Yesterday was procedure day, or should I say one of the longer days of my life. My instructions were to arrive at 5:30 AM., meaning I had to get up at 4:30 AM. I've hardly had half a night's sleep at that point. Robin picked me up at 5:15. It was very quiet; a few misguided birds were singing; a few cars were on the road; someone was jogging and another person walking. Along with time I was given instructions about where to park, which elevator to take, then where to go. A nurse in the elevator didn't have to ask where we were going–knew everything. Who else gets there at that ungodly hour.
They took about 45 minutes to "prep" me, meaning asking lots of questions. Then I saw Robin, very briefly, as they rode me down a long corridor on a gurney. I felt very disoriented. They hadn't given me anything mind altering; it was just the size of the hospital and my inability to figure out where I was. That feeling remained with me until I left this morning when I was finally able to see what part of the hospital I was in.
The real prepping began after I got to the cath lab; also a bit disorienting. Dino, wearing what looked like hunting/camouflage clothing but was really lead padding to protect him from the x-rays they would take, talked to me, shaved my groin (good thing I no longer have any shame), told me when each part of the procedure would take place. They gave me some kind of sedative, although I was not asleep, nor was there any pain. I don't remember much; just lights going on and off. There were four monitors to the side of the table. Were they examining the x-rays? I don't know.
When I returned to the room I slept, most of the rest of the morning and afternoon. I knew they had found something and put in the stent. During the procedure they spoke about the balloon. That's used to put the stent in place. Sometime during the day I learned my left anterior descending branch (LAD) was 90% blocked. Whether that accounts for my tiredness remains to be seen.

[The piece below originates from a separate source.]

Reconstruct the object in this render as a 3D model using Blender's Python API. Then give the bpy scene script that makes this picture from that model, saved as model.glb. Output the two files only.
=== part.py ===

I was awake most of the evening. About 8pm, I was blessed with a roommate who spent the entire night sleeping (as much as you can in a hospital) with the TV on and flickering. I slept in spite of it. I'm home now, feeling good. They don't want me to be alone tonight so Robin will pick me up and I'll stay there. Tomorrow I'm told I can do anything I want.
Glad to hear things went well, and that you’re out of that darn hospital – never a fun place to be, even in the best of circumstances. Thanks for the update.

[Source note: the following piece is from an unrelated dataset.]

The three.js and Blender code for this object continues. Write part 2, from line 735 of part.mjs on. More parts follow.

….and now we are eagerly awaiting an update. I hope you are just feeling fine.
Personally, tho I know how much you hate all this, I’m so glad it was here for you to use. We are all going to be so please to have you and your world view with us a little longer. So pleased to that they were able to fix it so easily.
Hooray for modern science! Remember to take your recovery slowly, Wonder Woman!

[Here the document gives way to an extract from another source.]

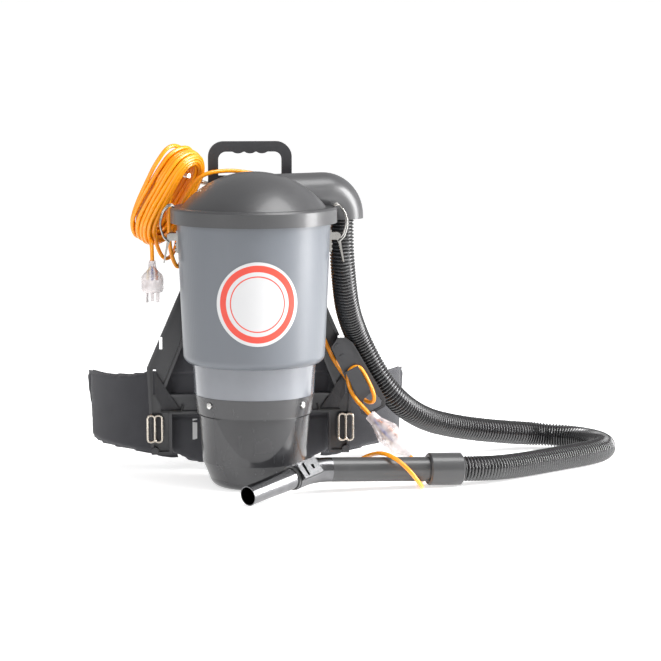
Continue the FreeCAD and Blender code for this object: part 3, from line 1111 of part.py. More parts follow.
def make_handpiece():
    """The bent handpiece, its regulator, the dark collar ring and the metal tube that tools push on."""
    path = grip_path()
    grip = tube_along(path, GRIP_R)
    centre, axis, across, out = regulator_frame()
    seat = GRIP_R + 1.5
    half = REGULATOR_W / 2
    boss = local_block(vec(-REGULATOR_L / 2 - REGULATOR_TRAVEL / 2 - 3, -half - 3, 0),
                       vec(REGULATOR_L / 2 + REGULATOR_TRAVEL / 2 + 3, half + 3, seat + REGULATOR_T),
                       centre, axis, across, out)
    track = local_block(vec(-REGULATOR_L / 2 - REGULATOR_TRAVEL / 2, -half - FIT_GAP, seat - FIT_GAP),
                        vec(REGULATOR_L / 2 + REGULATOR_TRAVEL / 2, half + FIT_GAP, seat + 5),
                        centre, axis, across, out)
    port = local_block(vec(-4, -4, 0), vec(4, 4, seat + 1), centre, axis, across, out)
    bore = tube_along(path, GRIP_R - GRIP_WALL)
    tip_start = TIP_MOUTH - axis * (TIP_L + TIP_INSERT)
    tip_hole = rod(tip_start, TIP_MOUTH - axis * (TIP_L - 1), TIP_BASE_R)
    whole = grip.fuse(boss).cut(bore).cut([track, port, tip_hole])
    parting = CUFF_START + GRIP_AXIS * GRIP_SLEEVE_END
    sleeve_side = rod(parting, CUFF_START, CUFF_R * 2)
    spigot_end = parting - GRIP_AXIS * BEND_SPIGOT
    spigot_r = GRIP_R - GRIP_WALL / 2
    spigot = rod(spigot_end, parting, spigot_r).cut(rod(spigot_end, parting, GRIP_R - GRIP_WALL))
    save("handpiece", whole.common(sleeve_side).cut(rod(spigot_end, parting, spigot_r)))
    save("metal_bend", whole.cut(sleeve_side).fuse(spigot))

    slide = local_block(vec(-REGULATOR_L / 2, -half, seat), vec(REGULATOR_L / 2, half, seat + REGULATOR_T),
                        centre, axis, across, out)
    window = local_block(vec(-4, -4, seat - 1), vec(4, 4, seat + 9), centre, axis, across, out)
    park = axis * (-REGULATOR_TRAVEL / 2 + FIT_GAP)
    save("regulator_slide", slide.cut(window).translated(park))

    ring_start = TIP_MOUTH - axis * TIP_L
    collar = rod(ring_start, ring_start + axis * COLLAR_RING_L, GRIP_R - 1).cut(
        rod(ring_start, ring_start + axis * COLLAR_RING_L, TIP_BASE_R))
    save("tip_collar", collar)

    taper_l = TIP_L - TIP_END_L
    tube = rod(tip_start, TIP_MOUTH - axis * TIP_L, TIP_BASE_R)
    cone = Part.makeCone(TIP_BASE_R, TIP_END_R, taper_l, TIP_MOUTH - axis * TIP_L, axis)
    end = rod(TIP_MOUTH - axis * TIP_END_L, TIP_MOUTH, TIP_END_R)
    hollow = rod(tip_start, TIP_MOUTH - axis * TIP_L, TIP_BASE_R - TIP_WALL)
    inner_r = TIP_END_R - TIP_WALL
    hollow_cone = Part.makeCone(TIP_BASE_R - TIP_WALL, inner_r, taper_l, TIP_MOUTH - axis * TIP_L, axis)
    hollow_end = rod(TIP_MOUTH - axis * TIP_END_L, TIP_MOUTH, inner_r)
    save("tip_tube", tube.fuse([cone, end]).cut(hollow.fuse([hollow_cone, hollow_end])).removeSplitter())


def make_cords(gland_end):
    """The hose, the extension lead with its coil and tail, and the machine's own flex."""
    mouth_x = DUCT_MOUTH_REACH * math.cos(DUCT_ANGLE)
    mouth_y = DUCT_MOUTH_REACH * math.sin(DUCT_ANGLE)
    hose_start = [(mouth_x, mouth_y, DUCT_MOUTH_Z + 12), (mouth_x, mouth_y, DUCT_MOUTH_Z - 32)]
    hose_route = hose_start + HOSE_ROUTE[2:]
    save("hose", cord(hose_route, HOSE_R, "hose", HOSE_BORE_R))
    save("lead_run", cord(LEAD_ROUTE, LEAD_R, "lead run"))
    save("lead_tail", cord(TAIL_ROUTE, LEAD_R, "lead tail"))
    save("lead_coil", coil_solid())
    route = [(gland_end.x, gland_end.y, gland_end.z)] + FLEX_ROUTE[1:]
    save("machine_flex", cord(route, LEAD_R, "machine flex"))


def main():
    os.makedirs("parts", exist_ok=True)
    make_tank()
    make_lid()
    make_filter()
    make_badge()
    make_housing()
    make_switch()
    make_motor()
    make_latch("right", lambda shape: shape)
    make_latch("left", mirrored)
    make_frame()
    make_saddles()
    make_handle()
    make_webbing(make_padding())
    make_tag()
    make_retainer()
    make_lead_hook()
    make_plug()
    make_coupling()
    make_hose_fittings()
    make_handpiece()
    make_cords(make_gland())


main()
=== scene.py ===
"""Backpack vacuum cleaner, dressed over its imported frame: cords, padding, webbing and finishes."""

import json
import logging
import math
from collections.abc import Callable, Iterator, Sequence
from contextlib import contextmanager
from dataclasses import dataclass
from enum import Enum

import bmesh
import bpy
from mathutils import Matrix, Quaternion, Vector


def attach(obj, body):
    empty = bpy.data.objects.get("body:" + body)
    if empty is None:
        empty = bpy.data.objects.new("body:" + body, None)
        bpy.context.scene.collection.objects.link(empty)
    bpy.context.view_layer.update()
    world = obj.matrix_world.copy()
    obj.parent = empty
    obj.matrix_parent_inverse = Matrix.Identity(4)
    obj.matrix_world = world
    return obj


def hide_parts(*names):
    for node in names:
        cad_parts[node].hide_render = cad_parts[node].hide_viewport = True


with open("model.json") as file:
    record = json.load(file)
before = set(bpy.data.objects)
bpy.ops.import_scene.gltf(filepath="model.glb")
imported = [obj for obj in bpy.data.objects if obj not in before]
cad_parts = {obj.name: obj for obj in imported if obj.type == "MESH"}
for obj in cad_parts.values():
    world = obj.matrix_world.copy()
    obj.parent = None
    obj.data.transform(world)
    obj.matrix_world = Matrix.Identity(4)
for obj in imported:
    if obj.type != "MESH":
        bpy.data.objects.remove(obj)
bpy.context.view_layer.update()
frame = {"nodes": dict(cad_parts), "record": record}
LOG = logging.getLogger("vacuum")
UP = Vector((0.0, 0.0, 1.0))
ACROSS = Vector((1.0, 0.0, 0.0))


def millimetres(points: Sequence[Sequence[float]]) -> list[Vector]:
    """Points given in millimetres, as vectors in metres."""
    return [Vector(point) / 1000.0 for point in points]


def hand(side: int) -> str:
    """The word for a side: 1 is right, -1 is left."""
    return "right" if side > 0 else "left"


def distances(line: Sequence[Vector]) -> list[float]:
    """Distance walked along a line at each of its points.

    Args:
        line: the points.

    Returns:
        One distance for each point, from 0 at the first.
    """
    walked = [0.0]
    for before, after in zip(line, line[1:]):
        walked.append(walked[-1] + (after - before).length)
    return walked


class Pattern(Enum):
    """Where a pattern on a surface is measured from."""

    OBJECT = "Object"
    CHART = "UV"


def feed(tree: bpy.types.NodeTree, socket: bpy.types.NodeSocket, item: object) -> None:
    """Give a socket what it is to have.

    Args:
        tree: the node tree that the socket is in.
        socket: the input.
        item: a Value or a socket to link, or a number or colour to set.
    """
    source = item.socket if isinstance(item, Value) else item
    if isinstance(source, bpy.types.NodeSocket):
        tree.links.new(source, socket)
    elif socket.type == "RGBA":
        socket.default_value = (*source[:3], 1.0)
    else:
        socket.default_value = source


def add_node(tree: bpy.types.NodeTree, kind: str, settings: dict[str, object] | None = None,
             inputs: dict[str | int, object] | None = None) -> bpy.types.Node:
    """Add a node.

    Args:
        tree: the node tree that takes it.
        kind: the node's type.
        settings: attributes that are set first.
        inputs: socket names or numbers, with what each is fed.

    Returns:
        The new node.
    """
    node = tree.nodes.new(kind)
    for key, setting in (settings or {}).items():
        setattr(node, key, setting)
    for key, item in (inputs or {}).items():
        feed(tree, node.inputs[key], item)
    return node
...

Thanks, neill. I never liked the word hospital at all, let alone procedure. Never gave it much thought until recently. But sometimes its better than the alternative. Most of my relatives with similar problems didnt have these options. I guess Im grateful for modern medicine.
I think I was very lucky. They told me this one used to be done with open heart surgery, and we know all about that. I hope you are taking care of yourself. I think genetics has a lot to do with this. Love, Ruthe
Hi Ruthe, just catching up on some reading and saw your post. I’m glad your doing well. I hope everything turns out good! Sounds like it will. I suppose the stent is way better than the other procedures we all know and love.
Glad to hear you’re feeling better. The words procedure and hospital give me the willies.
Ruthe, I’m glad you survived the hospital. I hope the procedure does the trick and that you’re back to full energy soon.